Najpiękniejsze wraki Lublina
Oto nasz subiektywny ranking wraków. Informacje o nich dostaliśmy od czytelników, którzy codziennie w drodze do pracy, szkoły czy sklepu mijają porzucone samochody.

*Miejsce V - Honda civic przy ul. Głębokiej. Szczyt japońskiej myśli technicznej, w kolorze czerwonym (każdy wie, że czerwone samochody jeżdżą szybciej). Stoi nieużywany od kilku tygodni. Widać został wyparty z rynku przez nowsze modele civica. Chyba nasze sportowe cudo było za szybkie dla właściciela i próbował zedrzeć z maski czerwony lakier. Wydaje się, że hondę można jeszcze odpalić, ale trzeba jej wyklepać karoserię (bo przestała być aerodynamiczna) i kupić boczne lusterka.

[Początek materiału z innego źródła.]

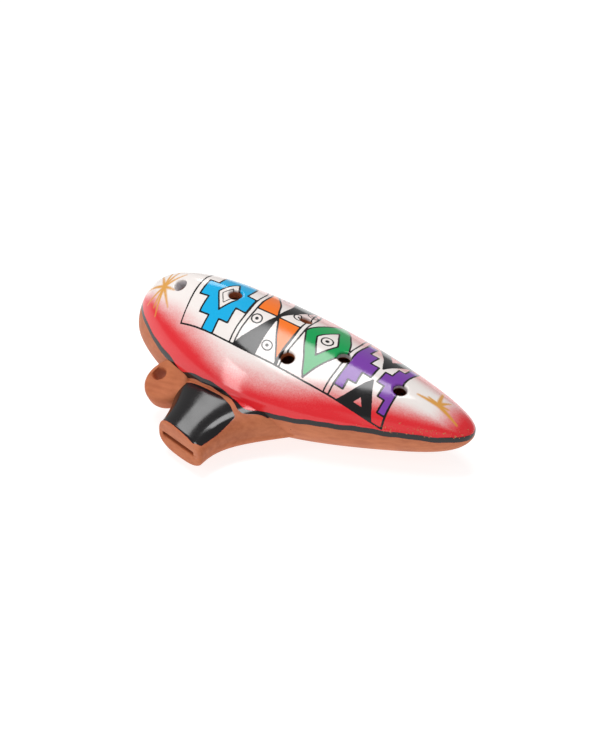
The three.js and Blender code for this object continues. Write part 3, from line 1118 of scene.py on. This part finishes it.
class Sheet:
    """A material's node tree, with one way to add a node."""

    def __init__(self, name: str) -> None:
        """Starts a material with only its shader and output."""
        self.material = bpy.data.materials.new(name)
        self.material.use_nodes = True
        self.tree = self.material.node_tree
        self.shader = self.tree.nodes["Principled BSDF"]

    def add(self, kind: str, inputs: dict | None = None, **settings: object) -> bpy.types.Node:
        """Adds a node.

        Args:
            kind: the node's type.
            inputs: by socket name or number, a value or another node's output to link.
            settings: the node's own properties.
        Returns:
            The node.
        """
        node = self.tree.nodes.new(kind)
        for key, value in settings.items():
            setattr(node, key, value)
        self.set(node, inputs or {})
        return node

    def set(self, node: bpy.types.Node, inputs: dict) -> None:
        """Sets a node's sockets to values, or links them to outputs."""
        for key, value in inputs.items():
            socket = node.inputs[key]
            if isinstance(value, bpy.types.NodeSocket):
                self.tree.links.new(value, socket)
            else:
                socket.default_value = value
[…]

*Miejsce IV - Volkswagen polo przy ul. Króla Kazimierza. Niemieckie samochody zawsze cechowała niezawodność i długowieczoność. Właściciel widocznie testuje odporność karoserii na warunki atmosferyczne. Znów na pierwszy rzut oka tym polo jeszcze da się pojechać. Wystarczyłoby go tylko porządnie wyszorować. Ale to tylko złudzenie. Jak przyjrzeć się dokładniej okazuje się, że niemieccy konstruktorzy zaniedbali trochę tylną oś. Koła są w jakiś dziwny sposób na zewnątrz. Nie mamy pewności czy jak już odpalimy, to pojedziemy prosto.

*Miejsce III - polonez przy ul. Balladyny. Niegdyś marzenie każdego Polaka. Przez niektórych uważany za najbezpieczniejszy samochód swoich czasów. Jeszcze inni opowiadają jak do poloneza zapakowali sześcioosobową rodzinę, psa, namiot, walizki i butlę gazową. Jednak kanciaste polonezy przegrały w walce o rynek z nowymi, coraz to okrąglejszymi samochodami zachodnimi. Nie wiemy, czy nasz biały polonez nadaje się do jazdy. Właściwie wystarczyłoby trochę wyklepać karoserię i usunąć chwasty, które zaczynają oplatać koła.

*Miejsce II - Fiat Ducato przy ul. Sikorskiego. Dostawcza maszyna już niczego nie dostarcza. Karoseria nadgryziona przez rdzę jeszcze tak bardzo nie przeszkadza, ale już brak powietrza w oponach to duży problem. Widać albo właściciel zamknął biznes - wiadomo kryzys, albo przerzucił się na inny samochód - wiadomo brak podatku VAT dla samochodów z kratką.

Tak czy inaczej właściciel dokonał czegoś niezwykłego - samochód wrósł w kostkę brukową.

*Miejsce I - przy ul. Wierciskiego. Marka? Na pewno miał jakąś markę. Zwołaliśmy szybkie redakcyjne konsylium i doszliśmy do wniosku, że na pewno nie jest to duży fiat. Sięgnęliśmy do historii motoryzacji i znaleźliśmy coś, czym mógł być ten wrak - ford escort. To niekwestionowany zdobywca lauru zwycięstwa i żółtej koszulki lidera. Widać ford (albo nie duży fiat) zepsuł się dawno temu. Właściciel w obawie przed złodziejami wymontował wszystko co cenne. Brak silnika i klapy, która miała go chronić. Lusterka boczne zawsze można sprzedać. Podobnie jak przednią szybę. A skoro nie ma szyby, to po co wycieraczki?

Do kogo dzwonić.
Informacje o wrakach na ulicy zbierają komisariaty policji, straż miejska tel. 986 i wydział ochrony środowiska tel. 081 466 26 00.
http://miasta.gazeta.pl/l....mpaign=4815178
Źródło: Gazeta Wyborcza Lublin


Czyli w Lublinie jest firma która zajmie się wrakiem..a w Bytomiu kto się nim zajmie?